*Dataset section*:
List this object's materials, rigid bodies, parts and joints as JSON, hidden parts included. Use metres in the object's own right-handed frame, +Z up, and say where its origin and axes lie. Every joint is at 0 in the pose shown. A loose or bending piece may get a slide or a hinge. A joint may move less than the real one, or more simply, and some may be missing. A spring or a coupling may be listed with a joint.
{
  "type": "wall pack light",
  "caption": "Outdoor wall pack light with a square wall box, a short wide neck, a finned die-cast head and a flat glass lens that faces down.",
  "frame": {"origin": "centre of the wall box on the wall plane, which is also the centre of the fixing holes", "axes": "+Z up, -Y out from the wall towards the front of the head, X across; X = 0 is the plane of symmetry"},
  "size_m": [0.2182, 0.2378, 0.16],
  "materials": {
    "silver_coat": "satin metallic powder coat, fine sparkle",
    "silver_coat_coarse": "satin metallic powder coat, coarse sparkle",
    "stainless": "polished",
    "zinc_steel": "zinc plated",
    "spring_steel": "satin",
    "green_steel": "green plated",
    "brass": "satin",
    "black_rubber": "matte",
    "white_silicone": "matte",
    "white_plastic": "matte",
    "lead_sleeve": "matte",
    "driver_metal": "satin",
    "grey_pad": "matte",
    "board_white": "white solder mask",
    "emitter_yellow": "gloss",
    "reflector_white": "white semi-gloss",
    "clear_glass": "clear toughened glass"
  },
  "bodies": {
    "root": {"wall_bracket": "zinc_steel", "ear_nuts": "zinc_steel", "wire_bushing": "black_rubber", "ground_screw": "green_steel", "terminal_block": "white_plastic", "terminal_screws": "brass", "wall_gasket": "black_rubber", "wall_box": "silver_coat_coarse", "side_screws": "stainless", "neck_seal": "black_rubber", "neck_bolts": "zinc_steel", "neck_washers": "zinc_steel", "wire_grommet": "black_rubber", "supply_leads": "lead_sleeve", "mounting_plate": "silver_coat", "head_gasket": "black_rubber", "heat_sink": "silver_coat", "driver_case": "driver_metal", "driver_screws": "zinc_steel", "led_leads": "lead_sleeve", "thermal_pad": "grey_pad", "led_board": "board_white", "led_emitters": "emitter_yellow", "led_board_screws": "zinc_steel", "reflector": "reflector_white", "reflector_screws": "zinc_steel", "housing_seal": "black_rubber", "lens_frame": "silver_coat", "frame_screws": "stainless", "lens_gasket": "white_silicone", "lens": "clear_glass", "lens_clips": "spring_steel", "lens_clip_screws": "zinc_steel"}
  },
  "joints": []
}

*Work required*: From the first line to the last, retype the data exactly.

*Task response*:
List this object's materials, rigid bodies, parts and joints as JSON, hidden parts included. Use metres in the object's own right-handed frame, +Z up, and say where its origin and axes lie. Every joint is at 0 in the pose shown. A loose or bending piece may get a slide or a hinge. A joint may move less than the real one, or more simply, and some may be missing. A spring or a coupling may be listed with a joint.
{
  "type": "wall pack light",
  "caption": "Outdoor wall pack light with a square wall box, a short wide neck, a finned die-cast head and a flat glass lens that faces down.",
  "frame": {"origin": "centre of the wall box on the wall plane, which is also the centre of the fixing holes", "axes": "+Z up, -Y out from the wall towards the front of the head, X across; X = 0 is the plane of symmetry"},
  "size_m": [0.2182, 0.2378, 0.16],
  "materials": {
    "silver_coat": "satin metallic powder coat, fine sparkle",
    "silver_coat_coarse": "satin metallic powder coat, coarse sparkle",
    "stainless": "polished",
    "zinc_steel": "zinc plated",
    "spring_steel": "satin",
    "green_steel": "green plated",
    "brass": "satin",
    "black_rubber": "matte",
    "white_silicone": "matte",
    "white_plastic": "matte",
    "lead_sleeve": "matte",
    "driver_metal": "satin",
    "grey_pad": "matte",
    "board_white": "white solder mask",
    "emitter_yellow": "gloss",
    "reflector_white": "white semi-gloss",
    "clear_glass": "clear toughened glass"
  },
  "bodies": {
    "root": {"wall_bracket": "zinc_steel", "ear_nuts": "zinc_steel", "wire_bushing": "black_rubber", "ground_screw": "green_steel", "terminal_block": "white_plastic", "terminal_screws": "brass", "wall_gasket": "black_rubber", "wall_box": "silver_coat_coarse", "side_screws": "stainless", "neck_seal": "black_rubber", "neck_bolts": "zinc_steel", "neck_washers": "zinc_steel", "wire_grommet": "black_rubber", "supply_leads": "lead_sleeve", "mounting_plate": "silver_coat", "head_gasket": "black_rubber", "heat_sink": "silver_coat", "driver_case": "driver_metal", "driver_screws": "zinc_steel", "led_leads": "lead_sleeve", "thermal_pad": "grey_pad", "led_board": "board_white", "led_emitters": "emitter_yellow", "led_board_screws": "zinc_steel", "reflector": "reflector_white", "reflector_screws": "zinc_steel", "housing_seal": "black_rubber", "lens_frame": "silver_coat", "frame_screws": "stainless", "lens_gasket": "white_silicone", "lens": "clear_glass", "lens_clips": "spring_steel", "lens_clip_screws": "zinc_steel"}
  },
  "joints": []
}